I don’t care about being the best fighter unless it makes me happy. It’s not going to change anytime soon. Maybe when I’m in my late thirties and review things and decide this isn’t what makes me most happy. But right now, this is what makes me feel incredibly alive. If it didn’t I wouldn’t be doing it.
Look, I want to make a fuckload of money out of this. I want to buy my own house and go and enjoy the rest of life and money is part of that. But, I want to enjoy the process of doing it. If I don’t enjoy it and I don’t make money, then shit, this was a terrible choice in life and I’ll do something else. But I can see myself doing pretty damn well at this.

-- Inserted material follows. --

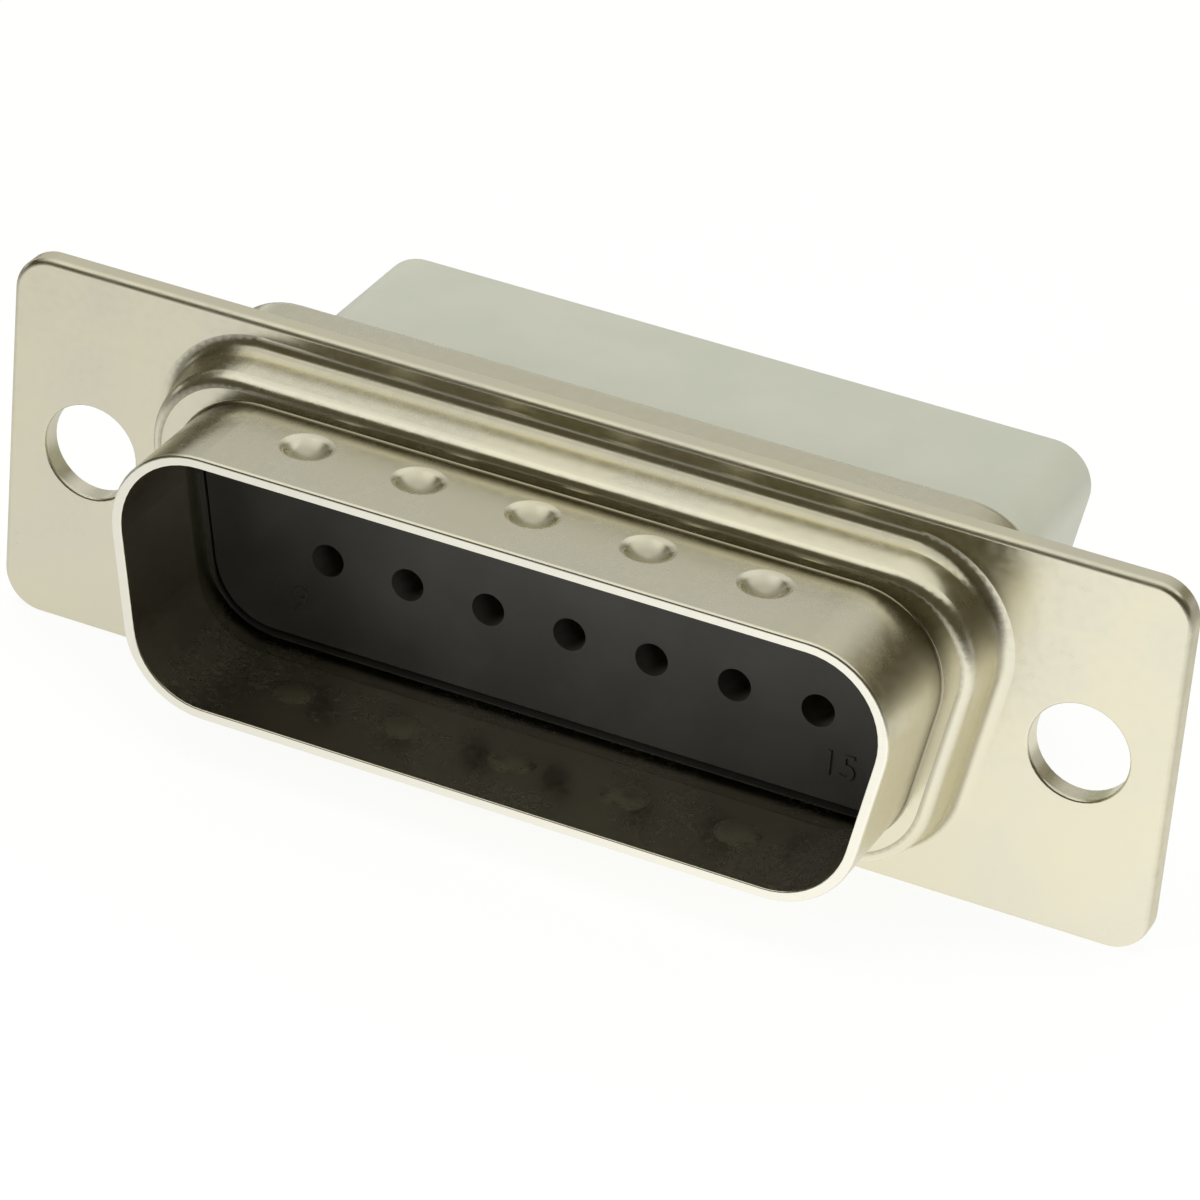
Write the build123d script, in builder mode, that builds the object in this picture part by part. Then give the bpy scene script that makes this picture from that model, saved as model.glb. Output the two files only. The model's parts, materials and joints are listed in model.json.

Even before I started the degree, I wasn’t sure if I wanted to be a Surveyor but I’d been offered a really good job. But I wasted four years of my life in college. I still have a degree but I’m better suited to something where I achieve more than a piece of paper.
You have such energy at that age, you can go out and achieve anything. And I wasted that time in college. Fighting makes me fucking proud of who I am and quite fucking content with life. You just feel so alive. I’m going to Rome and I'm going to fight a lad in a cage and it’s going to be on TV in front of a couple of million people. That’s incredible to me.
I love that. I’m not somebody that gets nervous about that, I’m thinking ‘Jesus that’s mental’. That’s me.
I’m going to do that.
I’m proud of what I am. I like Will Fleury, and that’s the reason I’m fighting and doing any of this shit.